_Material shown_
......

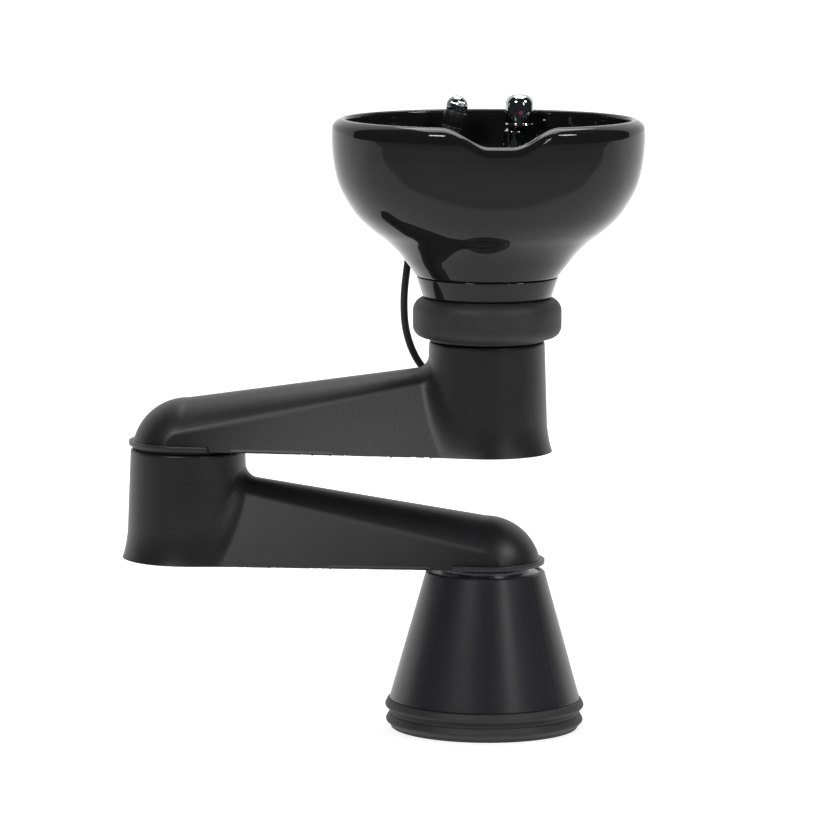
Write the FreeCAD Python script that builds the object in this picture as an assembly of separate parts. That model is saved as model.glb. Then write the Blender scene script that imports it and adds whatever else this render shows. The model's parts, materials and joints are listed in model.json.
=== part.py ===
import FreeCAD, Part
import math
import os
from FreeCAD import Vector

# Shampoo backwash unit: a ceramic bowl on a double swing arm and a telescopic foot.
# Frame: origin on the floor at the base axis, +Z up, the neck notch of the bowl faces -Y.

# Levels and pivots
lower_level = 268.0        # bottom of the lower arm
arm_pitch = 184.0          # from one pivot level to the next
arm_length = 486.0         # between the two pivots of one arm
arm_rest_angle = 169.3     # direction of the lower arm at rest, degrees about Z
tilt_level = 668.0         # axis of the tilt hinge
bowl_bottom = 735.0
upper_level = lower_level + arm_pitch
bowl_level = upper_level + arm_pitch

# Base and lift
plate_radius = 145.0
plate_thickness = 10.0
anchor_circle = 120.0      # radius of the circle of anchor holes
anchor_hole = 6.5
column_outer = 78.0
column_inner = 72.0
column_top = 170.0
lift_outer = 66.0
lift_inner = 60.0
lift_bottom = 40.0
bellows_height = 48.0
bellows_waist = 153.0
bellows_inner = 147.0
bellows_folds = [(3.0, 160.5, 13.0, 23.0), (26.0, 161.5, 37.0, 48.0)]  # start, crest radius, crest, end
flange_wide = 90.5
cone_bottom = 154.0
cone_top = 95.0
cone_height = 208.0
cover_wall = 4.0

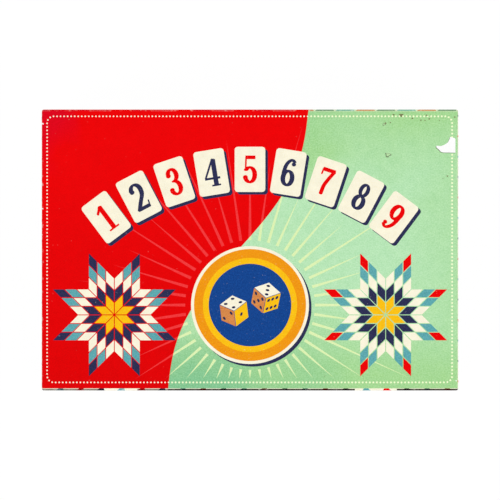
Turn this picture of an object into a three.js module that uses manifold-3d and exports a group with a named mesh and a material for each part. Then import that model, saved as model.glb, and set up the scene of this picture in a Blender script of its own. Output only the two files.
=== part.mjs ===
// Shut the box: a wooden dice and number tile game, packed in a wrapped rigid carton.
// Millimetres, +Z up. The origin is under the middle of the carton, on the surface it lies on.
// The front of the game, where the player sits, faces -Y.

import * as THREE from 'three';
import { mergeVertices } from 'three/addons/utils/BufferGeometryUtils.js';
import Module from 'manifold-3d';

const wasm = await Module();
wasm.setup();

// Wooden tray
const trayLength = 200;
const trayWidth = 130;
const trayCornerRadius = 4;
const railHeight = 21.8;
const endRailThickness = 7;
const frontRailThickness = 7;
const backRailThickness = 9.5;
const cheekThickness = 5;
const dividerThickness = 8;
const edgeEase = 0.6;
const mitreGap = 0.1;

// Bottom panel in its rebate, and the cloth laid on it
const panelThickness = 3;
const rebateDepth = 3.5;
const panelClearance = 0.1;
const feltThickness = 0.8;
const feltClearance = 0.2;

// Number tiles on their rod
const tileCount = 9;
const tileLength = 41;
const tileThickness = 5;
const tileGap = 1.3;
const rowEndGap = 2.25;
const rodSetback = 4.5;
const rodDiameter = 2.4;
const rodSeatDepth = 3.5;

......

_What to do_
Print only the lines that run from the start of the listing to the line bearing "bowl_level = upper_level + arm_pitch"; please keep the first line and that last one, exactly as they appear.

_Final answer_
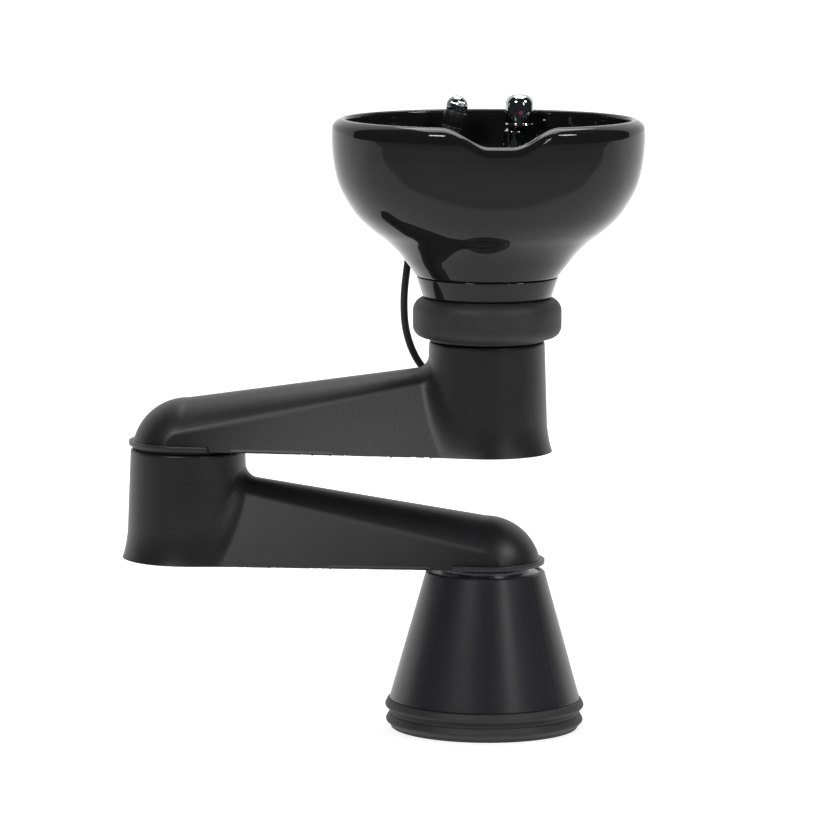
Write the FreeCAD Python script that builds the object in this picture as an assembly of separate parts. That model is saved as model.glb. Then write the Blender scene script that imports it and adds whatever else this render shows. The model's parts, materials and joints are listed in model.json.
=== part.py ===
import FreeCAD, Part
import math
import os
from FreeCAD import Vector

# Shampoo backwash unit: a ceramic bowl on a double swing arm and a telescopic foot.
# Frame: origin on the floor at the base axis, +Z up, the neck notch of the bowl faces -Y.

# Levels and pivots
lower_level = 268.0        # bottom of the lower arm
arm_pitch = 184.0          # from one pivot level to the next
arm_length = 486.0         # between the two pivots of one arm
arm_rest_angle = 169.3     # direction of the lower arm at rest, degrees about Z
tilt_level = 668.0         # axis of the tilt hinge
bowl_bottom = 735.0
upper_level = lower_level + arm_pitch
bowl_level = upper_level + arm_pitch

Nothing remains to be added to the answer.